As a foreigner and the representative of another culture, Ruth scrutinized the Chinese society from a comparatively new cross-cultural perspective, which is greatly different from the memoir written by native authors who generally care about the power struggle and the feeling of the victims. Ruth is also a victim of the Cultural Revolution, but she makes a further step than most memoir authors. She probes many interesting life details and tells a specific story about the life, although the accuracy and appropriateness need further proof. Ruth argues that there is no end to struggle in the People’s Republic of China. Her reasons are very special: the scarceness of food and the agricultural land. There are billions of people occupying a limited living space; hence the problem of food resource will continue for a very long time.  She used a daily conversation among Chinese people as the proof for her conclusion: “the common greeting all over China is a version of ‘Chih liao fan meiyou’(Have you eaten?), and the only acceptable answer is ‘Chih liao’(Yes, I have.)”. In spite of the logic problem, Ruth shows us a new observing way or thinking perspective toward the Chinese Cultural Revolution, rarely used by scholars and native authors. Ruth is just by this way to personalize the Cultural Revolution and make it comprehensible in human terms.

 

It is through this kind of life-oriented and cross-cultural describing perspective that Ruth reveals that China lacked of the rules of law in the Cultural Revolution. In the Chinese Cultural Revolution, one of the worst things is the “False accusation tactic”. Accuse with no ground can be used by anyone as a weapon to carry out his personal revenge, without impunity. And this kind of tactic were even welcomed and praised for their zeal. A girl, being jealous about Ruth’s daughter Tientung, reported to Workers Propaganda Team that Tientung hid weapons at home, and let to another ransack in Ruth home. Ruth’s real experience and her acute perceive illustrate the ineffectiveness of the social organization and bureaucracy in that period.

 

Also, Ruth’s cross-culture perspective can be found in her government-mass describing way. While most scholars and authors restate and study the Cultural Revolution from the power-struggle perspective between the elites and the sections, Ruth, as an ordinary person, iterates this history period to some degree from the standpoint of the relation of government and the mass. When refer to the effectiveness of the bureaucracy, Ruth argues that the dysfunction of the organization and the bureaucracy offers the mass great opportunity to express their opinions. Ruth points out, in 1966 some of the “rebels” had for a time been spokesmen for the great silent unorganized majority. But after the four year ‘revolution’, local Party members werejust rehabilitated. Those privileged bureaucrats, who crashed down in CR, were gradually returning to their positions from 1971. Things didn’t change.

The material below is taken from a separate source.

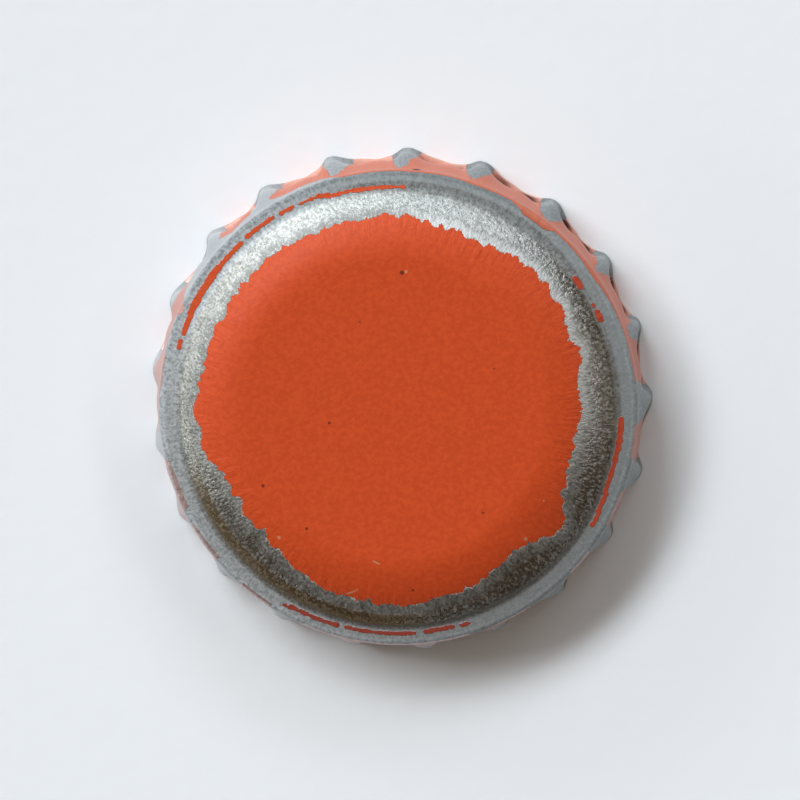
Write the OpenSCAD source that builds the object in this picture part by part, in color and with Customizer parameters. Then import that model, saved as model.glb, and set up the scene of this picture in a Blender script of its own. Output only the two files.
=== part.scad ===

Apparently, Ruth’s narrative way, in great degree, originates from her cultural background-----democracy thinking way.

 

A non-expert and a foreigner, Ruth’s thinking and arguments about the Cultural Revolution remain problematic in some issues. First, she concluded that: there is no end to struggle in the People’s Republic because China has too many people and too scare food (p.282). But in fact the population can be diminished, and the lack of the food, in some degree, is caused by the misleading policy of the central government. Both of them can be changed. So her conclusion should be revised.  Second, her analysis about the mass and the government is superficial, since the motive and the activator of the Cultural Revolution, as many scholars point out, cannot be explained simply by relation of the mass and the government. It is the logic of western societies. Third, her argument and worries about the declination of teacher’s status and respect to teachers were inaccurate. Ruth’s consider that after the academic work getting started again in 1971, the relationship between teacher and student were fraught with problem. Ruth believes that the tradition of teacher-respecting will be destroyed after the Cultural Revolution. Actually, Ruth underestimates the power of this tradition, which is implanted in people’s basic characters. The decline of the teacher’s status was gradually recovering with the influence of tradition. Fourth, the reliability of her data is doubtful. Some details are too specific to be true. How can she remember the conversation between her and her servant such as “Have you ever seen me wore silk dresses” (p.41) in 1967 when she wrote her book in 1980. It is dubious that the book is not the product of the ideology. Ruth is a victim of the Cultural Revolution and left China with great disgust toward this society, hence the accuracy of the book will be problematic, maybe some part of it is constructed for her this kind of repulsion feeling.

 

In the eye of the typhoon shows people a clear and intuitive description about the Cultural Revolution from the across-cultural and daily-life perspective of a participant and an observer. Ruth’ penetration to the daily life and the perspective of viewing from a different culture makes his book distinctive from other memoir books. However, it is also because of her role as victim and foreigner, she partially misunderstand and inaccurately restate the Cultural Revolution.